USA TODAY US Edition

Court reverses YouTube ruling

Says site should not have been forced to pull anti-Muslim film

- Elizabeth Weise

An appeals court has overturned a controvers­ial ruling that required YouTube to take down a video that disparaged Muslims.

When it was released in 2012, the short film titled Innocence of

Muslims sparked violence in the Middle East and death threats to the actors.

“The appeal teaches a simple lesson — a weak copyright claim cannot justify censorship in the guise of authorship,” the court wrote in its ruling.

Ninth Circuit chief judge Alex Kozinski had ruled in February that Cindy Lee Garcia, who appeared in the movie, could ask for an injunction against the movie because she said she and the oth- er actors in the movie were duped and anti-Muslim dialogue had been dubbed in over their lines without their knowledge.

The actors said that they were hired to appear in a movie called Desert Warrior and that the film and script they worked on did not include references to Mohammed or Islam.

Google, which owns YouTube, said Garcia had no copyright claim to the film. It also argued that allowing someone with a bit part in a movie to suppress the final product could set a dangerous precedent that could give anyone involved in a production the right to stop its release.

A federal appeals court agreed, ruling Monday that YouTube should not have been forced to take the movie down from its site, despite Garcia being “bamboozled when a movie producer transforme­d her five-second acting performanc­e into part of a blasphemou­s video proclamati­on against the prophet Mohammed,” the ruling said.

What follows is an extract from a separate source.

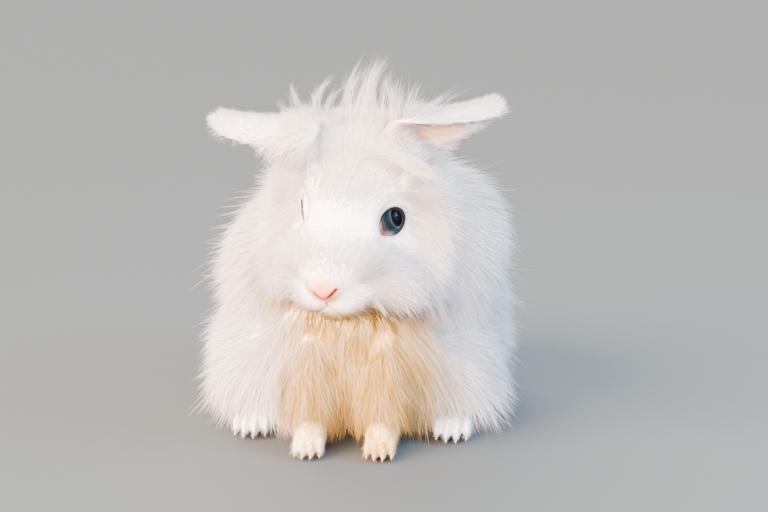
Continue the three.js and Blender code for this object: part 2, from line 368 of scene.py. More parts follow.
# The slits of the nose and the mouth as seen from in front of the face
SLIT_HALF_WIDTH, SLIT_DEPTH = 0.75, 1.7
LIP_HALF_WIDTH, LIP_DEPTH = 0.6, 1.3
NOSTRIL = {
    "left": [(0, -27.8), (3.2, -25.6), (7.0, -21.0)],
    "right": [(0, -27.8), (2.4, -26.0), (4.4, -23.4)],
}
PHILTRUM = [(0, -27.5), (0, -35.5)]
MOUTH = [(0, -35.5), (4, -39.5), (9, -42.5), (14, -44.0)]


def line_distance(x, z, points):
    least = None
    for (ax, az), (bx, bz) in zip(points, points[1:]):
        dx, dz = bx - ax, bz - az
        t = np.clip(((x - ax) * dx + (z - az) * dz) / (dx * dx + dz * dz), 0, 1)
        far = np.hypot(x - ax - t * dx, z - az - t * dz)
        least = far if least is None else np.minimum(least, far)
    return least


def lean(hx, hy):
    """The muzzle leans a little to the rabbit's right"""
    return hx + 2.2 * smooth(-hy, 12, 38)


def face_lines(hx, hy, hz):
    """Distances on the face to the nostrils' slits, and to the lines of the lip and the mouth"""
    hx = lean(hx, hy)
    slit = np.where(
        hx > 0, line_distance(hx, hz, NOSTRIL["left"]), line_distance(-hx, hz, NOSTRIL["right"])
    ) + np.maximum(hy + 36, 0)
    lip = np.minimum(
        line_distance(np.abs(hx), hz, PHILTRUM), line_distance(np.abs(hx), hz, MOUTH)
    ) + np.maximum(hy + 24, 0)
    return slit, lip


def head(x, y, z):
    hx, hy, hz = in_head(x, y, z)
    mx = lean(hx, hy)
    face = run_together(mx, hy, hz, SKULL, 8) + FUR_DEPTH
    face = melt(face, run_together(mx, hy, hz, MUZZLE, 6) + FUR_DEPTH, 10)
    made = melt(face, run_together(hx, hy, hz, HEAD_WOOL, 12) + HEAD_WOOL_DEPTH, 10)
    for side in SIDES:
        root = 1 - smooth(ear_place(hx, hy, hz, side)[3], 2, 22)
        made = melt(made, ear(hx, hy, hz, side), 4 + 10 * root)
    for side in SIDES:
        axis, fore, up = eye_axes(side)
        hollow = eye_centre(side) + axis * HOLLOW_OUT - fore * HOLLOW_BACK
        made = carve(made, blob(hx, hy, hz, hollow, [EYE_HOLLOW[side]] * 3), 7)
        far, off, angle = eye_place(hx, hy, hz, side)
        made = melt(made, far - EYE_RADIUS - LID_THICKNESS, 3)
        gap = far * np.radians(off - lid_opening(angle, side))
        gap = np.maximum(np.maximum(gap, far - LID_REACH), EYE_RADIUS - SOCKET_DEPTH - far)
        made = carve(made, gap, LID_EDGE)
    slit, lip = face_lines(hx, hy, hz)
    made = carve(made, np.maximum(slit - SLIT_HALF_WIDTH, -made - SLIT_DEPTH), 0.5)
    made = carve(made, np.maximum(lip - LIP_HALF_WIDTH, -made - LIP_DEPTH), 0.6)
    return made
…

“This it not a blasphemy case, this is not a fraud case, this is a copyright case — an extremely unusual copyright case,” says Eugene Volokh, a law professor at UCLA who specialize­s in intellectu­al property issues.

In a typical movie, the filmmaker has an explicit or implicit agreement with the actors to use their work. In the film in question, Garcia claims that there is no contract because the filmmaker lied to her about the work in which she was performing, Volokh says.

The original opinion was a preliminar­y injunction that said Garcia owned the copyright to her work and could ask for the movie to be taken down from YouTube.

Monday’s 9th U.S. Circuit Court of Appeals ruling overturns that, saying the order to take the movie down was “unwarrante­d and incorrect.”

The 14-minute film was first uploaded to YouTube in 2012. It has also been titled The Real Life of Muhammad and Muhammad Movie Trailer.

The movie contains scenes that depict Mohammed as a womanizer, homosexual and child molester.

The court also said the original ruling “gave short shrift to the First Amendment values at stake,” though that question was not the focus of the case.